We had been aware of the dangers, each out of our own experiences with the South we knew—M.L., his mother and I. A time had come. To avoid it was impossible, even as avoiding the coming of darkness in the evening would have been impossible. But word was moving through our part of the world. People were reporting conversations overheard in restaurants, in taverns, on street corners, that indicated serious efforts to plot against M.L. as a leader of this movement that was changing so much in America so quickly. Police departments had been alerted. The talk of hired killers being on the loose and following M.L. was now past the stage of rumor and hearsay. Police officers who had never been in sympathy with our cause were nevertheless concerned about anything happening to my son in one of their towns or cities. It simply wouldn’t have looked good, I suppose, for all these law-and-order advocates to be unprepared for lawbreakers whose intention was to commit murder.

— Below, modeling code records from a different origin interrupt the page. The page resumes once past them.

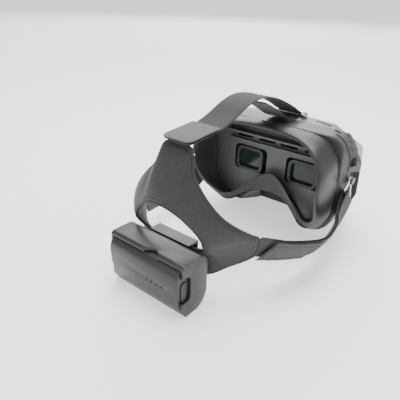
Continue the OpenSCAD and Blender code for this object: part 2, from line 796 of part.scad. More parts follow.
module battery_button() {
    color(soot) translate([batt_w / 2 - 2.6, btn_y, btn_z]) rotate([0, 90, 0]) {
        for (s = [-1, 1]) translate([s * 5.4, 0, 0]) cylinder(h = 3.2, r = 3.15);
        translate([-5.4, -3.15, 0]) cube([10.8, 6.3, 3.2]);
    }
}

rear_housing();
front_shell();
cushion_frame();
face_gasket();
faceplate();
guide_rods();
main_board();
fan_housing();
fan_rotor();
control_strip();
vent_insert();
port_block();
power_jack();
housing_screws();
top_lug();
top_ring();
left_stud();
right_stud();
barrel_left();
lens_left();
display_left();
slider_left();
barrel_right();
lens_right();
display_right();
slider_right();
stick();
back_button();
head_panel();
clip_plate();
left_strap();
right_strap();
left_ring();
right_ring();
left_tab();
right_tab();
top_tab();
panel_ring();
top_strap();
battery_holder();
holder_screws();
battery_case();
battery_cells();
battery_board();
battery_leds();
battery_socket();
battery_button();
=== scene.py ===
# Video goggles with a head harness and a clip-on battery: the looks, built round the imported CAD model.
import math

import bmesh
import bpy
import numpy as np
from mathutils import Matrix, Vector


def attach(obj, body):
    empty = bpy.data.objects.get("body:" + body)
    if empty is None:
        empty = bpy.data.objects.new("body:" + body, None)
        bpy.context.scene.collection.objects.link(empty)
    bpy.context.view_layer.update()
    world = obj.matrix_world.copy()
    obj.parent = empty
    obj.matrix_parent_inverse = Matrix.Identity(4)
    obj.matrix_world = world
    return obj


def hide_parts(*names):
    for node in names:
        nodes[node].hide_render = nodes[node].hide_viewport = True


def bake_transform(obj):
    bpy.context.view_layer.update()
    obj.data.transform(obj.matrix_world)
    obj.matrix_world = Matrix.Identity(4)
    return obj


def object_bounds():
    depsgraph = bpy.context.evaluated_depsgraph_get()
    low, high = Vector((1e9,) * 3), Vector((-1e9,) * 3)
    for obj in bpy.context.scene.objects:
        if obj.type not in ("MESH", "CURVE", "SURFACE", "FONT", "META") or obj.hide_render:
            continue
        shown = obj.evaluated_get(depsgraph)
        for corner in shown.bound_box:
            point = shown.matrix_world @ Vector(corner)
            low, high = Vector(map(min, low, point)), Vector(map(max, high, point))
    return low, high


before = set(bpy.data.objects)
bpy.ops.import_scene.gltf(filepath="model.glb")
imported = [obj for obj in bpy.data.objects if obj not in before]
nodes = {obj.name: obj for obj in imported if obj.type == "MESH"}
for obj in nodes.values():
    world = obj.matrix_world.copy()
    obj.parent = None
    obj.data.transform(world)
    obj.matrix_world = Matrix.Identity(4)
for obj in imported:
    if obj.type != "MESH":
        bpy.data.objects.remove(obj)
cad_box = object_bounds()
MM = 0.001


# ---------- camera, light and floor ----------

# where the camera stands in metres, its azimuth, elevation and roll in degrees, and its lens in mm
CAMERA_AT = (0.2032, -0.3193, 0.2278)
CAMERA_TURN = (38.66, 26.61, 1.86)
CAMERA_LENS = 38.36

# each lamp's name, place, size and power; all face the middle of the object
LAMPS = [("overhead", (-0.05, 0.15, 1.2), 1.0, 20),
         ("right_softbox", (1.1, 0.5, 0.6), 0.7, 1.5),
         ("rear_softbox", (-0.35, -1.3, 0.7), 0.8, 3),
         ("far_softbox", (-1.5, 2.0, 1.85), 2.6, 88)]
MIDDLE = (0, 0, 0.06)


def add_camera():
    azimuth, elevation, roll = (math.radians(v) for v in CAMERA_TURN)
    right = Vector((math.cos(azimuth), math.sin(azimuth), 0))
    up = Vector((-math.sin(azimuth) * math.sin(elevation), math.cos(azimuth) * math.sin(elevation),
                 math.cos(elevation)))
    ahead = Vector((-math.sin(azimuth) * math.cos(elevation), math.cos(azimuth) * math.cos(elevation),
                    -math.sin(elevation)))
    tilted = math.cos(roll) * right + math.sin(roll) * up
    top = -math.sin(roll) * right + math.cos(roll) * up
    data = bpy.data.cameras.new("camera")
    data.sensor_width = 36
    data.lens = CAMERA_LENS
    data.clip_start = 0.01
    data.clip_end = 20
    camera = bpy.data.objects.new("camera", data)
    bpy.context.collection.objects.link(camera)
    turn = Matrix((tilted, top, -ahead)).transposed()
    camera.matrix_world = Matrix.Translation(CAMERA_AT) @ turn.to_4x4()
    bpy.context.scene.camera = camera


def area_light(name, place, size, power):
    data = bpy.data.lights.new(name, "AREA")
    data.shape = "DISK"
    data.size = size
    data.energy = power
    light = bpy.data.objects.new(name, data)
    bpy.context.collection.objects.link(light)
    light.location = place
    light.rotation_euler = (Vector(MIDDLE) - Vector(place)).to_track_quat("-Z", "Y").to_euler()


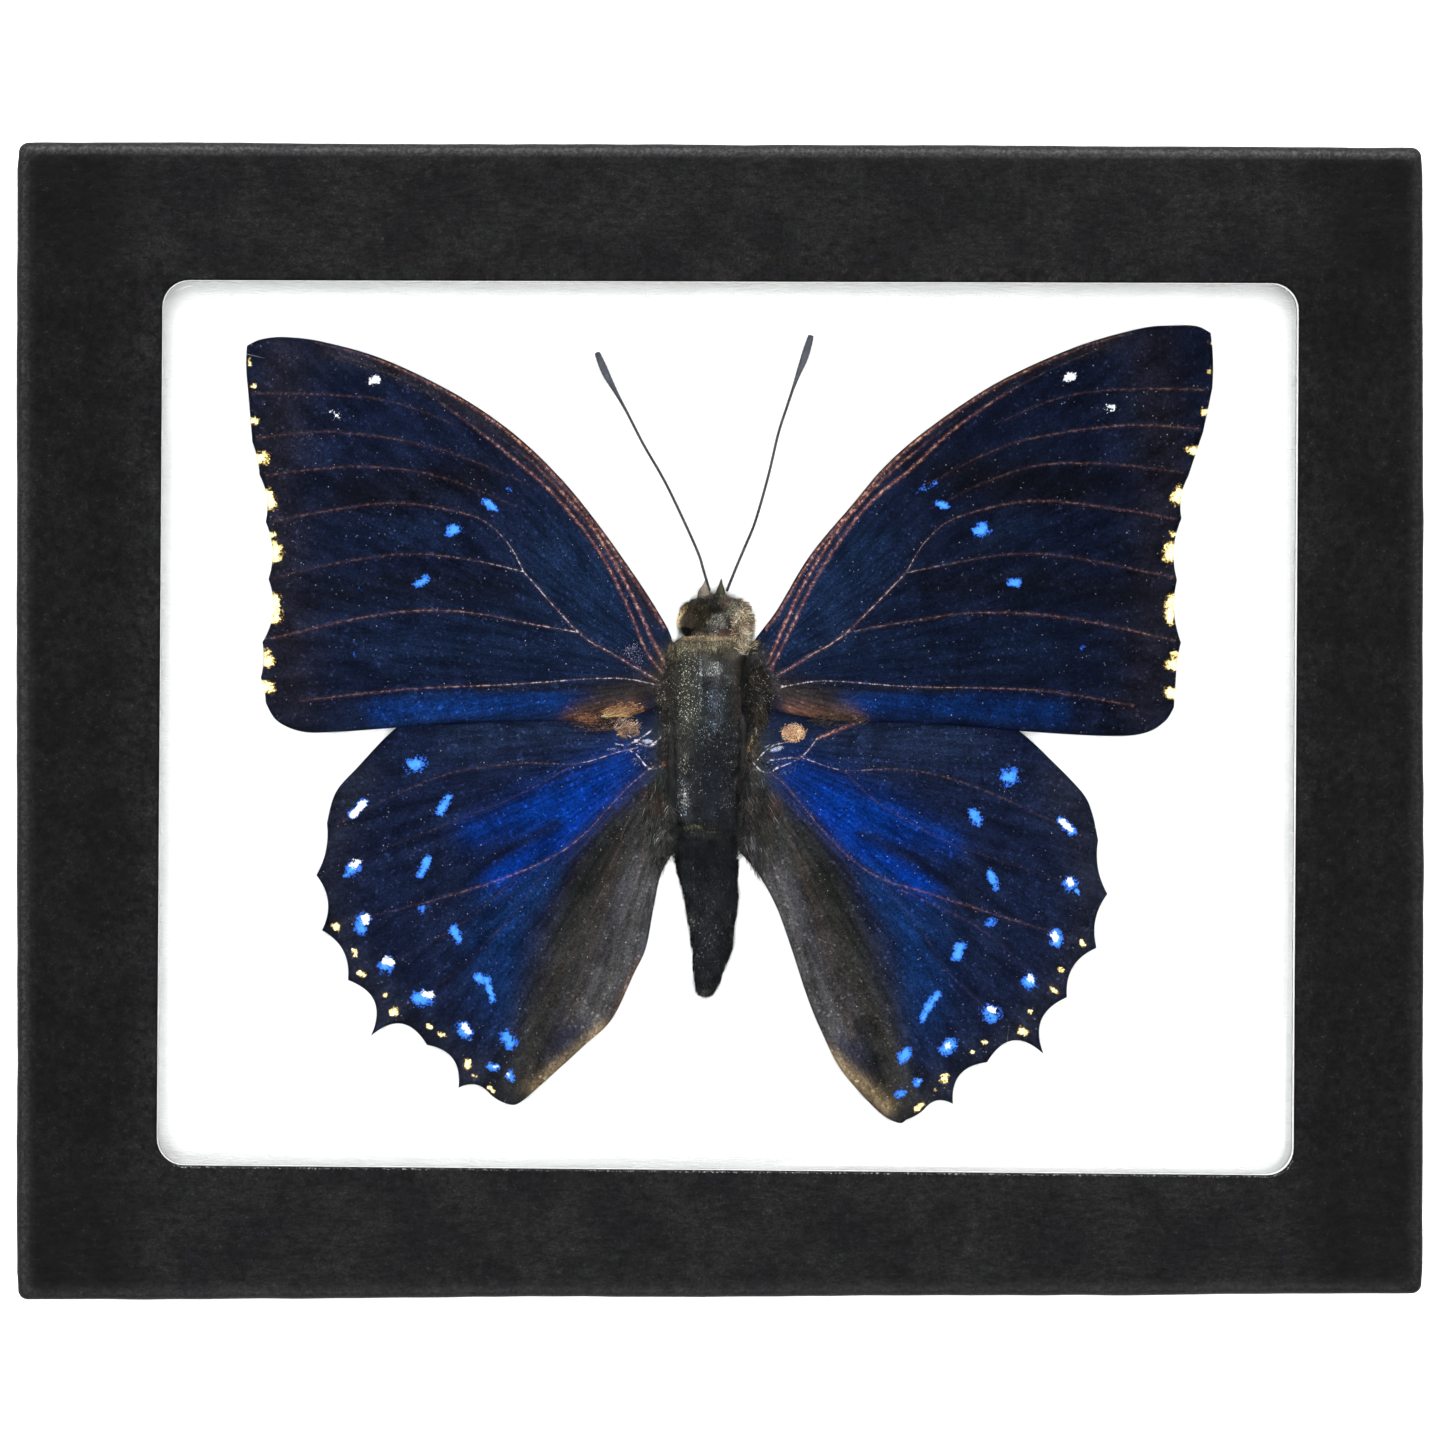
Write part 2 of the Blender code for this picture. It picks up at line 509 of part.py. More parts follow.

“But I don’t want you to worry over any of this,” M.L. said, returning to his mother’s side. “I have to go on with my work, no matter what happens now, because my involvement is too complete to stop. Sometimes I do want to get away for a while, go someplace with Coretta and the kids and be Reverend King and family, having a few quiet days like any other Americans. But I know it’s too late for any of that now. And if mine isn’t to be a long life, Mother, Dad, well then I respect that, as you’ve always taught us to respect it as God’s will.”
We ached when he left that evening, deep inside, and though we tried to comfort each other with small talk about neighbors and church folks and even our earliest hours together, nothing could remove the unspoken pain we were sharing.